Legislation is being proposed in the House of Representatives that scraps jail time and fines and allows pizza places instead to display calorie information via their Internet presence.
I honestly cannot recall the last time I had a slice of pizza. But go back more than a few years and I was able to polish off a large pizza by myself to make some think I was gearing up to go toe-to-toe with Joey Chestnut at a competitive eating contest. But I do know this: The calorie posting wouldn’t faze me. I honestly don’t think anyone who is opting to dine at a place that sells products drenched in melted cheese, ample flour, and just about anything you can think of thrown on top is going to be influenced by calorie counts to take a “healthier” option.

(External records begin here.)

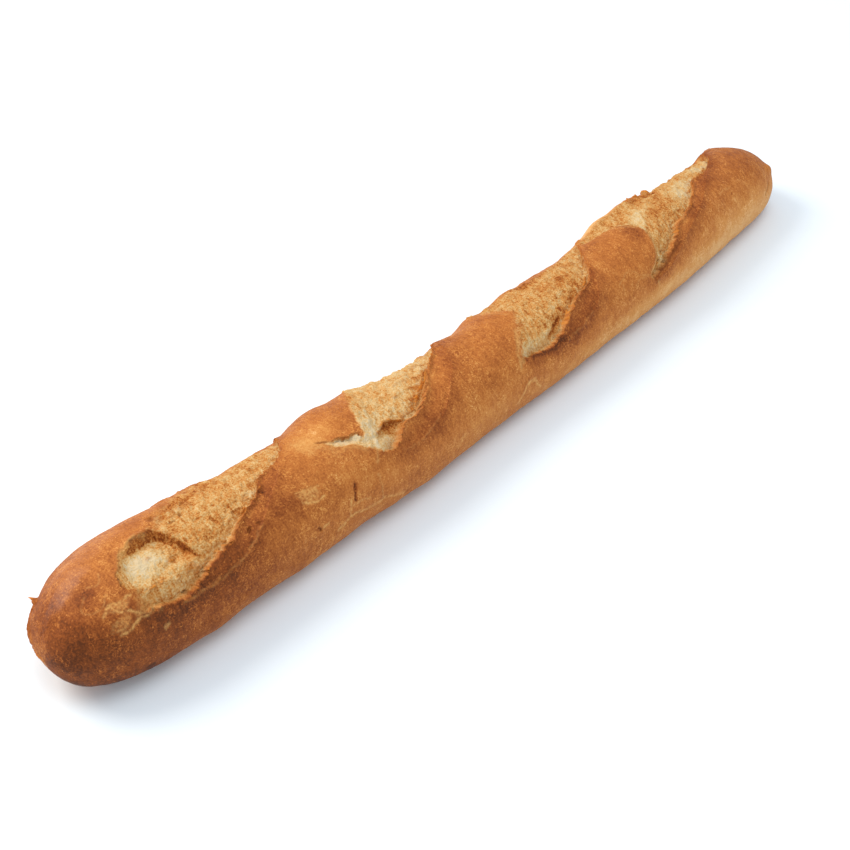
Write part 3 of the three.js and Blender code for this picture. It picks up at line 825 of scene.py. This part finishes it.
def unwrapped(crust, corners, sizes):
    """Place of each face corner on the bake map: the loaf's near half below, its far half above."""
    rows, columns = crust.shape
    side = crust.body.reshape(rows, columns, 3)[:, columns // 2]
    along = np.concatenate([[0], np.cumsum(np.linalg.norm(np.diff(side, axis=0), axis=1))])
    along = np.append(np.repeat(along / along[-1], columns), [0, 1])
    around = np.append(np.tile((crust.angle[:columns] + 90) / 360, rows), [0, 0])
    face = np.repeat(np.arange(len(sizes)), sizes)
    starts = np.concatenate([[0], np.cumsum(sizes)[:-1]])
    u, v = along[corners], around[corners]
    lowest_u = np.minimum.reduceat(u, starts)[face]
    highest_v = np.maximum.reduceat(v, starts)[face]
    v = np.where((highest_v > 0.9) & (v < 0.1), 1.0, v)      # the last column's faces end at 1, not at 0
    middle = along[columns * (rows // 2)]
    far_half = lowest_u >= middle - 1e-9
    u = np.where(far_half, (u - middle) / (1 - middle), u / middle)
    map_u = UV_MARGIN + (1 - 2 * UV_MARGIN) * u
    map_v = UV_MARGIN + (0.5 - 2 * UV_MARGIN) * v + 0.5 * far_half
    return np.stack([map_u, map_v], axis=1)


def loaf_mesh(crust):
    points = loaf_points(crust.x, crust.angle, crust.rise)
    columns = crust.shape[1]
    tip_rise = np.array([crust.rise[:columns].mean(), crust.rise[-columns:].mean()])
    tips = loaf_points(np.array([-LENGTH / 2, LENGTH / 2]), np.zeros(2), tip_rise)
    low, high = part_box("loaf")
    shift = np.array([0, (low[1] + high[1]) / 2 / MM - (points[:, 1].min() + points[:, 1].max()) / 2, 0])
    vertices = (np.vstack([points, tips]) + shift) * MM
    corners, sizes = loaf_faces(*crust.shape)

    mesh = bpy.data.meshes.new("bread")
    mesh.vertices.add(len(vertices))
    mesh.vertices.foreach_set("co", vertices.ravel())
    mesh.loops.add(len(corners))
    mesh.loops.foreach_set("vertex_index", corners)
    mesh.polygons.add(len(sizes))
    mesh.polygons.foreach_set("loop_start", np.concatenate([[0], np.cumsum(sizes)[:-1]]))
    mesh.update(calc_edges=True)
    mesh.shade_smooth()
    mesh.uv_layers.new(name="OFBake").uv.foreach_set("vector", unwrapped(crust, corners, sizes).ravel())
    for share in Crust.SHARES:
        at_tip = TIP_TONE if share == "toast_and_shading" else 0
        values = np.append(getattr(crust, share), [at_tip, at_tip])
        mesh.attributes.new(share, "FLOAT", "POINT").data.foreach_set("value", values.astype(np.float32))
    places = np.stack([crust.x, crust.v, np.zeros(len(crust.x))], axis=1)
    places = np.vstack([places, [[-LENGTH / 2, 0, 0], [LENGTH / 2, 0, 0]]]).astype(np.float32)
    mesh.attributes.new("place", "FLOAT_VECTOR", "POINT").data.foreach_set("vector", places.ravel())
    return mesh, shift


# ---- Material ----

def linear(rgb):
    """Colour for the shader from display values of 0 to 255."""
    c = np.array(rgb) / 255
    return (*np.where(c <= 0.04045, c / 12.92, ((c + 0.055) / 1.055) ** 2.4), 1)


CRUST_RAMP = [(0.0, (222, 172, 112)), (0.25, (206, 141, 72)), (0.5, (182, 109, 48)), (0.75, (138, 71, 26)),
              (1.0, (86, 42, 14))]
CRUMB_RAMP = [(0.0, (210, 189, 152)), (0.3, (211, 177, 123)), (0.55, (200, 147, 83)), (0.8, (178, 106, 43)),
              (1.0, (126, 64, 22))]
# The pale and rim colours also make the painted highlight along the folds
PALE_COLOUR = (214, 162, 94)
RIM_COLOURS = (138, 64, 20), (204, 124, 40)
# Colour of the painted shade in holes and cracks
PIT_COLOUR = (112, 56, 16)


class Shader:
    """Short names for making and linking nodes."""

    def __init__(self, material):
        material.use_nodes = True
        self.nodes = material.node_tree.nodes
        self.links = material.node_tree.links
        self.surface = self.nodes["Principled BSDF"]

    def make(self, kind, **settings):
        node = self.nodes.new(kind)
        for name, value in settings.items():
            setattr(node, name, value)
        return node

    def wire(self, socket, value):
        if isinstance(value, bpy.types.NodeSocket):
            self.links.new(value, socket)
        else:
            socket.default_value = value

    def math(self, operation, a, b=0.0):
        node = self.make("ShaderNodeMath", operation=operation)
        self.wire(node.inputs[0], a)
        self.wire(node.inputs[1], b)
        return node.outputs[0]

    def add(self, *values):
        total = values[0]
        for value in values[1:]:
            total = self.math("ADD", total, value)
        return total

    def attribute(self, name, output="Fac"):
        return self.make("ShaderNodeAttribute", attribute_name=name).outputs[output]

    def noise(self, size, detail=3.0, roughness=0.55, distortion=0.0):
        """Noise with features of the given size in mm."""
        node = self.make("ShaderNodeTexNoise")
        self.wire(node.inputs["Vector"], self.make("ShaderNodeTexCoord").outputs["Object"])
        node.inputs["Scale"].default_value = 1 / (size * MM)
        node.inputs["Detail"].default_value = detail
        node.inputs["Roughness"].default_value = roughness
        node.inputs["Distortion"].default_value = distortion
        return node.outputs["Fac"]

    def streaks(self, width, length):
        """Noise stretched into streaks over the crust, leaning as the scores do."""
        scaled = self.make("ShaderNodeMapping")
        self.wire(scaled.inputs["Vector"], self.attribute("place", "Vector"))
        scaled.inputs["Rotation"].default_value = (0, 0, np.radians(20))
        scaled.inputs["Scale"].default_value = (1 / width, 1 / length, 1)
        node = self.make("ShaderNodeTexNoise")
        self.wire(node.inputs["Vector"], scaled.outputs["Vector"])
        node.inputs["Scale"].default_value = 1
        node.inputs["Detail"].default_value = 3
        node.inputs["Distortion"].default_value = 0.6
        return node.outputs["Fac"]

    def dots(self, size):
        node = self.make("ShaderNodeTexVoronoi")
        self.wire(node.inputs["Vector"], self.make("ShaderNodeTexCoord").outputs["Object"])
        node.inputs["Scale"].default_value = 1 / (size * MM)
        return node.outputs["Distance"]

    def ramp(self, value, stops):
        node = self.make("ShaderNodeValToRGB")
        elements = node.color_ramp.elements
        while len(elements) < len(stops):
            elements.new(0.5)
        for element, (place, colour) in zip(elements, stops):
            element.position = place
            element.color = linear(colour)
        self.wire(node.inputs[0], value)
        return node.outputs["Color"]

    def mix(self, share, a, b):
        node = self.make("ShaderNodeMix", data_type="RGBA")
        for name, value in zip((0, 6, 7), (share, a, b)):
            self.wire(node.inputs[name], value)
        return node.outputs[2]

    def remap(self, value, low, high, to_low=0.0, to_high=1.0):
        node = self.make("ShaderNodeMapRange")
        self.wire(node.inputs["Value"], value)
        for name, number in (("From Min", low), ("From Max", high), ("To Min", to_low), ("To Max", to_high)):
            node.inputs[name].default_value = number
        return node.outputs["Result"]


def thin_lines(s, size, width, strength, distortion):
    """Light curved lines, where smooth noise crosses its middle value."""
    off = s.math("ABSOLUTE", s.math("SUBTRACT", s.noise(size, 1.5, 0.5, distortion), 0.5))
    return s.remap(off, 0.0, width, -strength, 0.0)


def crust_colour(s):
    grain = s.remap(s.noise(0.9, 2, 0.5), 0.3, 0.7, -0.10, 0.10)
    streaks = s.remap(s.streaks(1.8, 6), 0.3, 0.7, -0.07, 0.07)
    clouds = s.remap(s.noise(14, 3), 0.3, 0.7, -0.06, 0.06)
    crazing = s.math("MULTIPLY", thin_lines(s, 4.2, 0.035, 0.28, 1.8), s.remap(s.noise(12, 2), 0.44, 0.58))
    fine_crazing = s.math("MULTIPLY", thin_lines(s, 2.2, 0.05, 0.18, 1.2), s.remap(s.noise(6, 2), 0.46, 0.60))
    specks = s.remap(s.dots(2.4), 0.08, 0.20, -0.22, 0.0)
    tone = s.add(s.attribute("toast_and_shading"), grain, streaks, clouds, crazing, fine_crazing, specks)
    return s.ramp(tone, CRUST_RAMP)


def crumb_colour(s):
    grain = s.remap(s.noise(0.9, 3, 0.6), 0.3, 0.7, -0.26, 0.26)
    streaks = s.remap(s.streaks(1.5, 7), 0.3, 0.7, -0.12, 0.12)
    patches = s.remap(s.noise(4.5, 3, 0.6), 0.3, 0.7, -0.10, 0.10)
    return s.ramp(s.add(s.attribute("toast_and_shading"), grain, streaks, patches), CRUMB_RAMP)


def bread_material():
    material = bpy.data.materials.new("bread")
    s = Shader(material)
    crumb = s.attribute("crumb")
    colour = s.mix(crumb, crust_colour(s), crumb_colour(s))
    # Pale crust and torn orange edges; along the folds both are a painted highlight
    pale = s.math("MULTIPLY", s.attribute("pale"), s.remap(s.noise(1.5, 3, 0.6), 0.38, 0.6, 0.2, 1.0))
    colour = s.mix(pale, colour, linear(PALE_COLOUR))
    rim = s.attribute("rim")
    brightness = s.remap(s.add(rim, s.noise(1.2, 3)), 0.75, 1.35)
    orange = s.mix(brightness, linear(RIM_COLOURS[0]), linear(RIM_COLOURS[1]))
    colour = s.mix(s.math("MULTIPLY", rim, 0.9), colour, orange)
    # Painted shade in holes and cracks
    colour = s.mix(s.attribute("pit"), colour, linear(PIT_COLOUR))
    s.wire(s.surface.inputs["Base Color"], colour)
    dull = s.math("SUBTRACT", crumb, s.attribute("gloss"))
    s.wire(s.surface.inputs["Roughness"], s.remap(dull, -1, 1, 0.30, 0.9))
    s.wire(s.surface.inputs["Specular IOR Level"], s.remap(s.attribute("gloss"), 0, 1, 0.15, 0.45))

    bump = s.make("ShaderNodeBump")
    bump.inputs["Strength"].default_value = 0.7
    bump.inputs["Distance"].default_value = 0.4 * MM
    s.wire(bump.inputs["Height"], s.math("MULTIPLY", s.noise(1.1, 3), s.remap(crumb, 0, 1, 1.0, 3.2)))
    s.wire(s.surface.inputs["Normal"], bump.outputs["Normal"])
    return material


# ---- Stage ----

FLOOR_SIZE = 8.0
FLOOR_COLOUR = (0.84, 0.91, 0.97, 1)      # clips to white wherever it is fully lit
CAMERA_PLACE = (-472.27, -418.69, 546.92)      # in mm, before the loaf is centred in its box
CAMERA_RIGHT = (0.69372, -0.72024, 0)
CAMERA_FORWARD = (0.53524, 0.51554, -0.66913)
LENS = 61.83                      # focal length and sensor width in mm
SENSOR = 36.0
SKY_STRENGTH = 0.80
SKY_COLOUR = (0.93, 0.97, 1.0, 1)
# Round lamps: power, place in metres, width, colour
LAMPS = {
    "key": (12.8, (-0.54, 0.86, 1.0), 0.8, (1.0, 0.92, 0.82)),
    "top": (15.0, (0.0, -0.5, 2.4), 1.6, (0.97, 0.98, 1.0)),
}


def make_floor():
    bpy.ops.mesh.primitive_plane_add(size=FLOOR_SIZE, location=(0, 0, 0))
    floor = bpy.context.object
    floor.name = "floor"
    material = bpy.data.materials.new("floor")
    s = Shader(material)
    s.surface.inputs["Base Color"].default_value = FLOOR_COLOUR
    s.surface.inputs["Roughness"].default_value = 1
    s.surface.inputs["Specular IOR Level"].default_value = 0
    floor.data.materials.append(material)


def make_lamp(name, power, place, width, colour):
    light = bpy.data.lights.new(name, "AREA")
    light.shape = "DISK"
    light.energy = power
    light.size = width
    light.color = colour
    lamp = bpy.data.objects.new(name, light)
    bpy.context.collection.objects.link(lamp)
    lamp.location = place
    lamp.rotation_euler = Vector(place).to_track_quat("Z", "Y").to_euler()
    lamp.visible_camera = False


def make_light():
    world = bpy.data.worlds.new("studio")
    bpy.context.scene.world = world
    world.use_nodes = True
    background = world.node_tree.nodes["Background"]
    background.inputs["Color"].default_value = SKY_COLOUR
    background.inputs["Strength"].default_value = SKY_STRENGTH
    for name, settings in LAMPS.items():
        make_lamp(name, *settings)


def make_camera(shift):
    camera = bpy.data.cameras.new("camera")
    camera.lens = LENS
    camera.sensor_width = SENSOR
    camera.clip_start = 0.01
    camera.clip_end = 20
    view = bpy.data.objects.new("camera", camera)
    bpy.context.collection.objects.link(view)
    right, forward = Vector(CAMERA_RIGHT), Vector(CAMERA_FORWARD)
    turn = Matrix((right, right.cross(forward), -forward)).transposed()
    view.matrix_world = Matrix.Translation((Vector(CAMERA_PLACE) + Vector(shift)) * MM) @ turn.to_4x4()
    bpy.context.scene.camera = view


def make_bread():
    mesh, shift = loaf_mesh(build_crust())
    bread = bpy.data.objects.new("bread", mesh)
    bpy.context.collection.objects.link(bread)
    mesh.materials.append(bread_material())
    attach(bread, "root")
    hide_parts("loaf")
    return shift


shift = make_bread()
make_floor()
make_light()
make_camera(shift)
bpy.context.scene.view_settings.view_transform = "Standard"
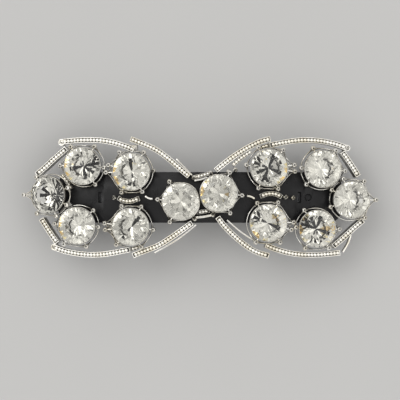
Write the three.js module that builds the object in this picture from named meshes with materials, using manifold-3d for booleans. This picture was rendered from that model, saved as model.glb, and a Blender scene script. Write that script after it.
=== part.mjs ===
// A bow-shaped rhinestone hair clip on a sprung barrette back.
// Millimetres. +X runs along the clip, +Y across it, +Z up through the stones.
// The origin is under the middle of the clip, on the surface that it lies on.

import * as THREE from 'three';
import { mergeVertices } from 'three/addons/utils/BufferGeometryUtils.js';
import Module from 'manifold-3d';

const wasm = await Module();
wasm.setup();

// ---- Driving sizes ----

// Stones and the cups that hold them
const STONE_DIAMETER = 7.15;
const STONE_CLEARANCE = 0.025;
const CUP_WALL = 0.2;
const TABLE_SHARE = 0.56;
const CROWN_HEIGHT = 1.3;
const GIRDLE_HEIGHT = 0.25;
const PAVILION_DEPTH = 3;
const CULET_GAP = 0.05;
const CUP_FLOOR = 0.1;
const CUP_FOOT_RADIUS = 1.5;
const CUP_SHOULDER_DROP = 0.4;
const CUP_SEAT_DROP = 0.1;
const CUP_RIM_RISE = 0.05;
const PRONG_REACH = 0.8;
const PRONG_BALL_RADIUS = 0.4;
const PRONG_STEM_RADIUS = 0.16;
const BENT_END_TILT = 13;
const END_REACH = 35.3;

// Rails, links and how high they stand on the bar
const RAIL_WIDTH = 1.1;
const RAIL_HEIGHT = 2.3;
const LINK_WIDTH = 0.6;
const LINK_HEIGHT = 1.8;
const CROSS_LINK_WIDTH = 0.9;
const WIRE_WIDTH = 0.32;
const DECOR_LIFT = 0.05;

// Barrette back
const ARCH_RADIUS = 140;
const BAR_LENGTH = 56;
const BAR_WIDTH = 10;
const BAR_THICKNESS = 0.9;
const BAR_CORNER = 2.5;
const BAR_UNDERSIDE = 8.4;
const EAR_THICKNESS = 0.8;
const EAR_TOP_HALF = 1.8;
const EAR_FOOT_HALF = 1.1;
const HINGE_INSET = 2;
const HINGE_HEIGHT = 1.5;
const PIN_RADIUS = 0.55;
const PIN_HEAD_RADIUS = 0.9;
const PIN_HEAD_HEIGHT = 0.45;
const PIN_CLEARANCE = 0.08;
const PIN_END_PLAY = 0.06;

const ARM_THICKNESS = 0.8;
const ARM_HALF_WIDTH = 2.3;
const ARM_SIDE_GAP = 0.3;
const ARM_MID_HEIGHT = 2.3;
const ARM_END_HEIGHT = 1.7;
const ARM_EYE_WALL = 0.43;
const WINDOW_HALF_LENGTH = 1.9;
const WINDOW_RAIL = 1.1;
const WINDOW_TAPER_START = 6;
const WINDOW_TAPER_END = 1.5;
const WINDOW_END_RAIL = 0.7;
const BEND_SETBACK = 0.5;
const BEND_EASE = 0.4;
const TAB_FLARE = 2;
const TAB_LENGTH = 1.3;
const TAB_HALF_WIDTH = 2.6;
const TAB_CORNER = 0.6;

const LATCH_INSET = 3.6;
const WEB_THICKNESS = 0.4;
const WEB_GAP = 0.04;
const WEB_SIDE_GAP = 0.15;
const WEB_END_MARGIN = 0.3;
const FINGER_INNER = 1.5;
const FINGER_THICKNESS = 0.5;
const FINGER_LENGTH = 2.8;
const FINGER_CLEARANCE = 0.2;
const BARB_OVERHANG = 0.35;
const BARB_DEPTH = 0.85;
const BARB_EDGE = 0.2;
const BARB_POINT_INSET = 0.25;
const BARB_TIP_EASE = 0.05;
const BARB_BACK_EASE = 0.1;
const BARB_HEADROOM = 0.12;
const FINGER_TOP_GAP = 0.1;
const RIVET_RADIUS = 0.6;
const RIVET_HEAD_RADIUS = 1.05;
const RIVET_HEAD_HEIGHT = 0.4;
const RIVET_CLEARANCE = 0.08;
const RIVET_SETBACK = 1.1;

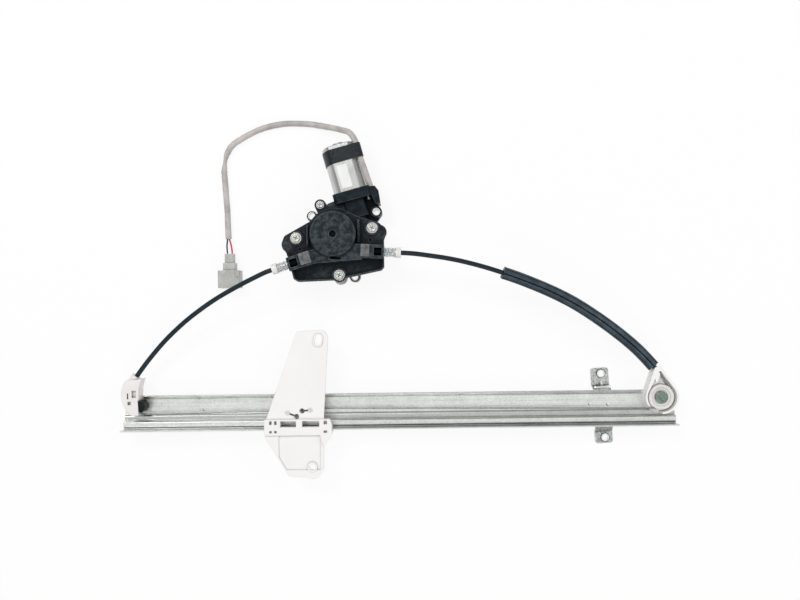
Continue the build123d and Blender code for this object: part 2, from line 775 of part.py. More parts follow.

I can give you a calorie count of what I eat almost every day that is fairly accurate because I don’t deviate much from my diet. My diet, by the way, comes out to between 3,600 and 4,000 calories a day. That said, more than a few people look at what I eat and declare that I eat healthy.
What they don’t know about is my Saturday night splurge. It is typically after returning from a long hike or doing something else that goes beyond my normal daily exercise routine.
The splurge is Dryer’s Nestle Drumstick Sundae Cone ice cream. I’m not talking about a dish of Drumstick ice cream. I’m talking about polishing off the entire 1.5 quart container of Drumstick ice cream in one setting. Every last bit of ice cream to the tune of nearly 2,000 calories
Believe me, I look at the calories every time I pick a container up at Food 4 Less or when Target has it. I know how many calories are from fat. I know it’s a bit excessive. But there I am virtually every week, a guy who religiously keeps tabs mentally of everything I eat contemplating the insanity of what I’m about to do and I go ahead and do it every time. You could print that Dreyer’s crammed 4,000 calories into 1.5 quarts of Drumstick ice cream and I’d still buy it and it would still be gone in 20 minutes.
No one gets between me and my Dryer’s Drumstick ice cream, not even the federal food police.
I don’t even try to rationalize it by saying to myself I don’t drink or smoke. I am going to buy Dryer’s Drumstick ice cream and I’m going to enjoy eating it for 20 minutes preferably while watching a new episode of “Major Crimes” or Madam Secretary” via Comcast on Demand.
That said, that is the extent of my splurge during a week as well as TV time.
You could print all of the federally mandated caloric information on it, tax it as if it were cigarettes, and I’d still eat it and enjoy every sinful second of it.
It is why spending untold hundreds of thousands a year if not millions to implement and enforce calorie posting rules on pizza places is a colossal waste of money. It’s not going to deter anyone from going for it. If you want a certain pizza and it comes to 300 calories a slice you are going to eat it come hell or high water.
Besides if you want people to be healthier it takes a lot more than obsessing over calories.
Federal edicts such as the pizza calorie posting mandate are what balloons the cost of government and is driving people to rebel against government overreach.
If Congress kills off the ACA mandate for posting pizza calories I might celebrate the Saturday after they do it by grabbing a slice of vegetarian pizza as the appetizer before polishing off 1.5 quarts of Dryer’s Drumstick ice cream.